I noticed that the heating was running when it shouldn’t. A quick glance at HA showed that none of the temperature sensors had updated for some hours. Digging showed that whilst emonHub was running and conneted to the mqtt broker, its connection to the RFM69 addon had failed and therefore emonHub wasn’t getting sensor updates.

The problem was fixed with a power cycle of the Pi, but it highlighted a problem that could have been picked up by a system monitor that raised a notification if it hadn’t seen any mqtt traffic from emonHub in a definable period of time.
I looked at something like nagios or zabbix, but they have nothing that monitors beyond the connection to the mqtt broker - not the apps that should be sending data to the broker.

Has anybody explored this area?

If you are using MQTT Sensors and they are configured in YAML, you can add an option called expire_after.

For example, if you set expire_after to 900 seconds (15 minutes) it will expect to receive a value at least every 15 minutes (or sooner). If it fails to receive an update within that time period, it will set the sensor’s state to unavailable. This state-change can trigger an automation which can proceed to do whatever you feel is needed to mitigate the problem (minimally, to notify you that it’s happening).

Thanks @123. I’ll take a look.

I was having trouble keeping a raspberry pi machine that was collecting a bunch of bluetooth temperature sensors running. So wrote this very crude python program to reboot this machine when the monitoring program saw that no MQTT packets had been published by the collector server for a period. It is run, beside Home Assistant, not in HA. I run it in a Docker container, but you could set it up to run in a tmux session or systemd service.

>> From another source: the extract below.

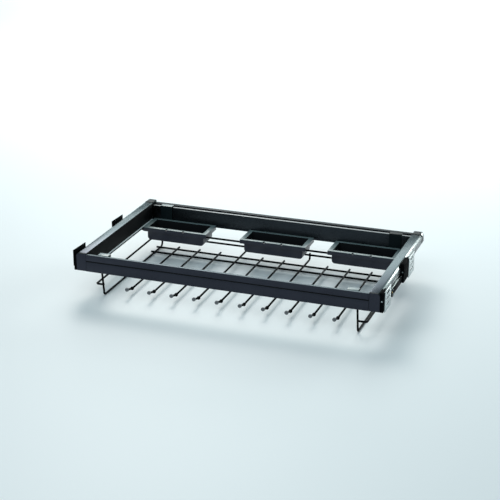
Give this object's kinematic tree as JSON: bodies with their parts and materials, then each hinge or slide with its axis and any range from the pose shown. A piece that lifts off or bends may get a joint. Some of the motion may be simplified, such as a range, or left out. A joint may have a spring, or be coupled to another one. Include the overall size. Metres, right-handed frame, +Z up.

It is a brutal solution, as it just does a ‘sudo reboot’ on the machine. And am not much of a coder, so…

But perhaps it will give you some ideas, good hunting!

You might also be able to find away to use the Linux/Raspberry Pi software watchdog features to monitor MQTT as well, I have not tried this, but it seems like it might be a possibility. Here are some links to write ups on using watchdog. Note, the watchdog service and it’s name have changed depending on Raspberry Pi OS, so check that you are using the right version for your OS version.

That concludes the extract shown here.